LCD Speedmaster 186.0005
Last on the list is quartz Speedmaster that you could say predicted the next generation X-33 of today. There have been a bunch of quartz Speedy’s with LCD displays, but this one from the mid 70s stands out as an early example of a burgeoning watch technology.
To me, this Speedmaster and other LCD Speedys are interesting because unlike the complicated and precious metal watches that we’ve highlighted so far in this guide, the LCD version really doesn’t resemble a Speedmaster at all. The case doesn’t have the trademark lug design, and there’s no attempt to mimic the familiar dial layout or tachymeter scale by way of the LCD screen. Omega called this a Speedmaster simply on the basis of the inclusion of a chronograph as part of the multi-function capability. Notably, it also includes a calendar, and a split timer, just like the Rattrapante discussed above.

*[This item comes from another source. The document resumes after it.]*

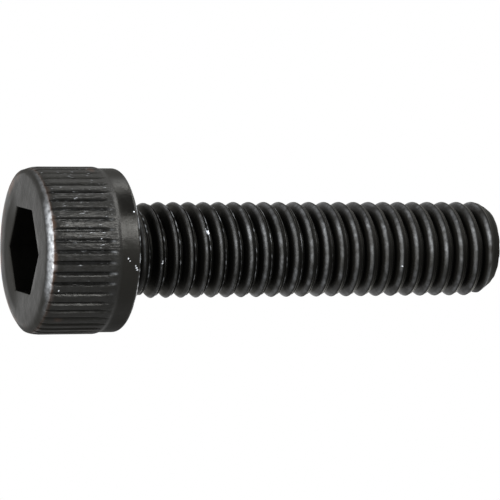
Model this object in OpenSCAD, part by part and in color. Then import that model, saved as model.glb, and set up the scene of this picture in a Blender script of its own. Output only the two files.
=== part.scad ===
// Hex socket head cap screw, M6 x 1, about 25 mm under the head, threaded up to the head.
// The screw stands on its head: the origin is the centre of the socket face,
// +Z runs up the screw's axis to its tip, and two corners of the hexagon lie along Y.

/* [Head] */
// Diameter over the crests of the knurl
head_d = 10.18; // [10:0.01:10.6]
// Height of the head, from the socket face to the bearing face
head_h = 5.86; // [5.5:0.01:6.2]
// Diameter of the plain band between the knurl and the bearing face
band_d = 9.98; // [9.6:0.01:10]
// Diameter of the flat part of the socket face
face_d = 8.8; // [8.6:0.02:9.3]
// Height of the rounded shoulder round the socket face
shoulder_h = 0.3; // [0.1:0.02:0.5]
// Diameter where the shoulder ends and the knurl begins
knurl_start_d = 9.96; // [9.6:0.02:10.1]
// Distance from the socket face to where the knurl reaches its full diameter
knurl_lead_l = 0.9; // [0.6:0.05:1.5]
// Radius on the edge between the band and the bearing face
band_edge_r = 0.28; // [0.1:0.02:0.4]

/* [Knurl] */
// Number of grooves round the head
knurl_count = 48; // [32:2:60]
// Depth of a groove below the knurl's crests
knurl_depth = 0.17; // [0.1:0.01:0.24]
// Width of a groove at the knurl's crests
knurl_groove_w = 0.32; // [0.2:0.01:0.36]
// Width of a groove at its bottom
knurl_root_w = 0.08; // [0.04:0.01:0.14]
// Distance from the socket face to where the grooves have run out
knurl_l = 4.4; // [3.2:0.05:4.7]
// Length over which a groove runs out
knurl_runout_l = 0.8; // [0.3:0.05:1.2]
// Length of the crests past the end of the grooves
land_end_l = 0.06; // [0.02:0.01:0.1]
// Length of the slope from the knurl's crests down to the plain band
band_step_l = 0.14; // [0.1:0.02:0.2]
// Turn of the first groove from +X, in degrees
knurl_turn = 3.6; // [0:0.1:7.5]

/* [Socket] */
// Width of the hexagon across its flats
socket_af = 5.08; // [4.8:0.01:5.4]
// Depth of the hexagon's full section
socket_depth = 3.2; // [2.6:0.05:3.4]
// Full angle of the drill point below the hexagon, in degrees
drill_point_angle = 120; // [110:1:140]

/* [Shank] */
// Length from the bearing face to the tip
shank_l = 24.64; // [12:0.01:29]
// Diameter of the plain neck under the head, which is the thread's blank
neck_d = 5.36; // [5.2:0.01:5.6]
// Length of the plain neck, fillet included
neck_l = 0.45; // [0.4:0.05:1.5]
// Radius of the fillet between the bearing face and the neck
fillet_r = 0.3; // [0.15:0.05:0.35]

/* [Thread] */
// Diameter over the thread's crests
thread_d = 5.88; // [5.7:0.01:6]
// Pitch of the right-hand thread
pitch = 1; // [0.8:0.05:1.25]
// Length over which the thread rises out of the neck
thread_rise_l = 1.5; // [0.5:0.1:4]
// Direction in which the thread starts, in degrees from +X
thread_start = 144; // [0:1:359]
// Diameter of the flat end at the tip
tip_d = 4.7; // [4.2:0.02:5.2]
// Length of the chamfer at the tip
tip_chamfer_l = 0.75; // [0.4:0.05:1.6]

/* [Hidden] */
$fn = 96;

// Oxide black, as the photo shows it
oxide_black = [0.13, 0.13, 0.14];

// Head radii, worked out from the sizes above
head_r = head_d / 2;
band_r = band_d / 2;
knurl_root_r = head_r - knurl_depth;
socket_corner_r = socket_af / sqrt(3);
// The drill is a little smaller than the hexagon, so it leaves the flats whole
drill_r = socket_af / 2 - 0.02;
// Slopes that make up the shoulder's curve, and the curve's power: 1 would be a straight chamfer
shoulder_steps = 4;
shoulder_power = 2.4;
// How far a cutter reaches past the surface it cuts
cut_past = 1;
// How far a groove's sides go on widening past the crests
groove_past = 0.04;

// Shank and thread radii. The rolled blank is a hair thinner than the neck, so they meet in a clean step.
crest_r = thread_d / 2;
depth_share = 0.6134;
thread_depth = depth_share * pitch;
root_r = crest_r - thread_depth;
neck_r = neck_d / 2;
neck_step = 0.03;
blank_r = neck_r - neck_step;
tip_r = tip_d / 2;
neck_top = head_h + neck_l;
tip_z = head_h + shank_l;
// How far the neck and the thread's core reach down into the head
seat = 0.5;

// One turn of the thread, as [share of the pitch, radius]: a crest and a root, each with three points
// for its rounding, joined by flanks at 30 degrees to the radius.
crest_half = 0.1;
crest_drop = 0.03;
root_rise = 0.05;
root_half = 0.5 - crest_half - (depth_share - crest_drop - root_rise) * tan(30);
TURN = [
    [-crest_half, crest_r - crest_drop * pitch],
    [0, crest_r],
    [crest_half, crest_r - crest_drop * pitch],
    [0.5 - root_half, root_r + root_rise * pitch],
    [0.5, root_r],
    [0.5 + root_half, root_r + root_rise * pitch]
];
per_turn = len(TURN);
// Flats round one turn of the helix
flats = 32;
// The lowest point of the thread lies just above the neck, and its highest just below the tip.
thread_gap = 0.02;
thread_z = neck_top + thread_gap;
turns = ceil((tip_z - thread_z) / pitch);

// Share of the thread's full height at height z, as it rises out of the blank near the head
function risen(z) = min(1, max(0, (z - neck_top) / thread_rise_l));

// Radius of the chamfer's cone at height z
function chamfer_r(z) = tip_r + (tip_z - z) * (crest_r - tip_r) / tip_chamfer_l;

// Direction of flat s, and the point at radius r and height z there
function flat_angle(s) = thread_start + 360 * s / flats;
function on_flat(s, r, z) = [r * cos(flat_angle(s)), r * sin(flat_angle(s)), z];

// Height of profile point j in turn t at flat s
function helix_z(s, t, j) = thread_z + pitch * (s / flats + t + TURN[j][0] + crest_half);

// The column of thread points at flat s, from the neck up to the tip
function column(s) = [
    for (t = [0:turns], j = [0:per_turn - 1])
        let (z = helix_z(s, t, j))
        if (z < tip_z - thread_gap)
            on_flat(s, min(blank_r + (TURN[j][1] - blank_r) * risen(z), chamfer_r(z)), z)
];

// A column's place in the point list is the sum of the columns before it.
function sums(lengths) = [
    for (n = 0, total = 0; n <= len(lengths); total = total + (n < len(lengths) ? lengths[n] : 0), n = n + 1)
        total
];

// A four-sided patch as two triangles, its corners given anticlockwise from outside
function patch(a, b, c, d) = [[a, c, b], [a, d, c]];

// Triangles from one point to each stretch of a path
function fan(apex, path) = [for (n = [0:len(path) - 2]) [apex, path[n + 1], path[n]]];

// Point of the shoulder's curve at a share of its width, from the socket face out to the knurl
function on_shoulder(share) = [
    face_d / 2 + share * (knurl_start_d - face_d) / 2,
    shoulder_h * pow(share, shoulder_power)
];

// The turned head without its knurl and socket
module head_blank() {
    rotate_extrude()
        union() {
            polygon([
                [0, 0],
                each [for (n = [0:shoulder_steps]) on_shoulder(n / shoulder_steps)],
                [head_r, knurl_lead_l],
                [head_r, knurl_l + land_end_l],
                [band_r, knurl_l + land_end_l + band_step_l],
                [band_r, head_h - band_edge_r],
                [band_r - band_edge_r, head_h],
                [0, head_h]
            ]);
            translate([band_r - band_edge_r, head_h - band_edge_r])
                circle(r = band_edge_r);
        }
}

// Section of one groove, which points along +X and widens outwards to just past the crests
module groove_section() {
    spread = (knurl_groove_w - knurl_root_w) / 2 / knurl_depth;
    out_half = knurl_groove_w / 2 + spread * groove_past;
    polygon([
        [knurl_root_r, -knurl_root_w / 2],
        [head_r + groove_past, -out_half],
        [head_r + 2 * cut_past, -out_half],
        [head_r + 2 * cut_past, out_half],
        [head_r + groove_past, out_half],
        [knurl_root_r, knurl_root_w / 2]
    ]);
}

// What one tooth of the knurling tool presses away: a straight groove, cut off by a tilted one,
// so that it gets shallower and narrower until it runs out
module groove() {
    tilt = atan(knurl_depth / knurl_runout_l);
    intersection() {
        translate([0, 0, -cut_past])
            linear_extrude(height = knurl_l + 2 * cut_past)
                groove_section();
        translate([knurl_root_r, 0, knurl_l - knurl_runout_l])
            rotate([0, tilt, 0])
                translate([-knurl_root_r, 0, -head_h - cut_past])
                    linear_extrude(height = 2 * (head_h + cut_past))
                        groove_section();
    }
}

module knurl_grooves() {
    for (n = [0:knurl_count - 1])
        rotate([0, 0, knurl_turn + 360 * n / knurl_count])
            groove();
}

// The hexagon socket with its drill point
module socket() {
    translate([0, 0, -cut_past])
        rotate([0, 0, 90])
            cylinder(r = socket_corner_r, h = socket_depth + cut_past, $fn = 6);
    rotate_extrude()
        polygon([
            [0, socket_depth - cut_past],
            [drill_r, socket_depth - cut_past],
            [drill_r, socket_depth],
            [0, socket_depth + drill_r / tan(drill_point_angle / 2)]
        ]);
}

// The plain neck, with the fillet that joins it to the bearing face
module neck() {
    rotate_extrude()
        difference() {
            translate([0, head_h - seat])
                square([neck_r + fillet_r, seat + fillet_r]);
            translate([neck_r + fillet_r, head_h + fillet_r])
                circle(r = fillet_r);
        }
    translate([0, 0, head_h])
        cylinder(r = neck_r, h = neck_l);
}

// The rolled thread, from inside the head to the chamfered tip: a column of points over each flat,
// stitched to the next one, and a ring of points that closes each end
module thread() {
    columns = [for (s = [0:flats - 1]) column(s)];
    starts = sums([for (c = columns) len(c)]);
    base_ring = starts[flats];
    tip_ring = base_ring + flats;
    function base_at(s) = base_ring + s % flats;
    function tip_at(s) = tip_ring + s % flats;
    // Past the last flat comes the first one again, a turn further up
    function at(s, k) = s < flats ? starts[s] + k : starts[0] + per_turn + k;
    function count(s) = s < flats ? len(columns[s]) : len(columns[0]) - per_turn;

    walls = [
        for (s = [0:flats - 1], k = [0:min(count(s), count(s + 1)) - 2])
            each patch(at(s, k), at(s + 1, k), at(s + 1, k + 1), at(s, k + 1))
    ];
    foot = [
        for (s = [0:flats - 2])
            each patch(base_at(s), base_at(s + 1), at(s + 1, 0), at(s, 0))
    ];
    foot_seam = fan(
        at(flats - 1, 0),
        concat([base_at(flats - 1)], [base_at(0)], [for (k = [0:per_turn]) at(0, k)])
    );
    end = [
        for (s = [0:flats - 1])
            each fan(
                at(s + 1, count(s + 1) - 1),
                concat(
                    [tip_at(s + 1), tip_at(s)],
                    [for (k = [count(s) - 1:-1:count(s + 1) - 1]) at(s, k)]
                )
            )
    ];
    polyhedron(
        points = concat(
            [for (c = columns) each c],
            [for (s = [0:flats - 1]) on_flat(s, blank_r, head_h - seat)],
            [for (s = [0:flats - 1]) on_flat(s, tip_r, tip_z)]
        ),
        faces = concat(
            walls,
            foot,
            foot_seam,
            end,
            [[for (s = [0:flats - 1]) base_at(s)]],
            [[for (s = [flats - 1:-1:0]) tip_at(s)]]
        ),
        convexity = 8
    );
}

module cap_screw() {
    color(oxide_black) {
        difference() {
            head_blank();
            knurl_grooves();
            socket();
        }
        neck();
        thread();
    }
}

cap_screw();
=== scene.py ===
"""Hex socket cap screw, M6 x 1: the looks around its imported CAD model.

The screw stands on its head. The origin is the centre of the socket face, +Z runs up the screw's axis
to its tip, and two corners of the hexagon lie along Y. Meshes are shaped in millimetres, with azimuths
in degrees from +X, and are scaled to metres when the screw is finished.
"""

import logging
import math
import random
from dataclasses import dataclass, field, replace
from enum import Enum

import bmesh
import bpy
from mathutils import Matrix, Vector, noise

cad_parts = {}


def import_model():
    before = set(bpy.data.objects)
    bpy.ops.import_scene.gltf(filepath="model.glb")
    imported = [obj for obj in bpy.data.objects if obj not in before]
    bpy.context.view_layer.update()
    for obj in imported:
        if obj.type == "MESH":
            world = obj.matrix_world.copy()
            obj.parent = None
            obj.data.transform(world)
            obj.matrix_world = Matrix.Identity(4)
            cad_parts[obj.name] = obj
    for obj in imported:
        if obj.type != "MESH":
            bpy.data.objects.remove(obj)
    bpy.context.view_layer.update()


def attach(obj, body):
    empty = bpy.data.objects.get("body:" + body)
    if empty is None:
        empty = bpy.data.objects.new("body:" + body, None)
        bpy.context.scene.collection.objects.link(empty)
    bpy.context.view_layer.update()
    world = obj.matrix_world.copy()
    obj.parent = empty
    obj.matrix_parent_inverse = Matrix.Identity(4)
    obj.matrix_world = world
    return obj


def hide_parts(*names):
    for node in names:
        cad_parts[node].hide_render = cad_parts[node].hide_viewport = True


NODE = "cap_screw"
BODY = "root"
SLOT = "black_oxide_steel"
MM = 0.001

Span = tuple[float, float]
Colour = tuple[float, float, float]

log = logging.getLogger("cap_screw")


class Form(Enum):
    """What a row of the head's profile becomes once it has been spun round the axis."""

    ROUND = "round"
    HEXAGON = "hexagon"
    KNURL = "knurl"


class Trace(Enum):
    """A trace of making and use, painted shade and painted highlight among them, kept as a vertex attribute that the
    finish reads.
    """

    # Bare steel: real wear, and painted highlight where it is laid on the lit side.
    BARE_AND_HIGHLIGHT = "bare_steel_and_highlight"
    BROWN = "brown_oxide"
    DULL = "dull_oxide"
    # Painted shade: a near-black coat in the socket, on the thread's flanks and seam, on a patch of the band and in
    # some of the knurl's grooves.
    PAINTED_SHADE = "painted_shade"
    COARSE = "coarse_grain"
    FLECKED = "rubbed_flecks"


@dataclass(frozen=True)
class Row:
    """One point of a turned profile: its radius and height, and what its ring becomes."""

    radius: float
    height: float
    form: Form = Form.ROUND


def arc(radius: float, height: float, bend: float, start: float, end: float, steps: int,
        form: Form = Form.ROUND) -> list[Row]:
    """Points of a profile along an arc.

    Args:
        radius: Radius at which the arc's centre lies.
        height: Height at which the arc's centre lies.
        bend: Radius of the arc itself.
        start: Direction of its first point, in degrees from outwards towards the tip.
        end: Direction of its last point.
        steps: Number of stretches between the two.
        form: What the rings become.

    Returns:
        The rows, first and last point included.
    """
    turns = [math.radians(start + (end - start) * n / steps) for n in range(steps + 1)]
    return [Row(radius + bend * math.cos(t), height + bend * math.sin(t), form) for t in turns]


def azimuth_of(point: Vector) -> float:
    """Direction of a point round the axis, in degrees from 0 to 360."""
    return math.degrees(math.atan2(point.y, point.x)) % 360.0


def place(vert: bmesh.types.BMVert, azimuth: float, radius: float, height: float) -> None:
    """Moves a vertex to an azimuth in degrees, a radius and a height."""
    turn = math.radians(azimuth)
    vert.co = Vector((radius * math.cos(turn), radius * math.sin(turn), height))


def smooth(low: float, high: float, value: float) -> float:
    """A soft step from 0 at low to 1 at high."""
    share = min(1.0, max(0.0, (value - low) / (high - low)))
    return share * share * (3.0 - 2.0 * share)


def lean(azimuth: float, towards: float) -> float:
    """How far a direction points towards another one: 1 along it, -1 against it."""
    return math.cos(math.radians(azimuth - towards))


def write_traces(bm: bmesh.types.BMesh, amounts: list[dict[Trace, float]]) -> None:
    """Stores the traces in the mesh, one attribute each.

    Args:
        bm: The mesh.
        amounts: What each vertex holds of each trace, in their order; a trace left out is 0.
    """
    for trace in Trace:
        bm.verts.layers.float.new(trace.value)
    layers = {trace: bm.verts.layers.float[trace.value] for trace in Trace}
    for vert, held in zip(bm.verts, amounts):
        for trace, amount in held.items():
            vert[layers[trace]] = min(1.0, max(0.0, amount))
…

In a way, there’s something endearing about a watch like this when looked at in the context of the Speedmaster environment we find ourselves in today. We lament the constant introduction of “new” Speedmasters that potentially dilute the market. They often are simply slightly different executions of a common style. This watch obviously precedes that period in Speedmaster history, and was given the title of “Speedmaster” based purely on its technical merits, which in the 1970s were significant. We take it for granted now, and think of LCD watches as cheap throwbacks, but there was a period of time when this was the state of the art, and desired as a status symbol. In that sense, it’s even more interesting as a time capsule that looks back at a different era of watchmaking and watch enthusiasm that is markedly different from our own.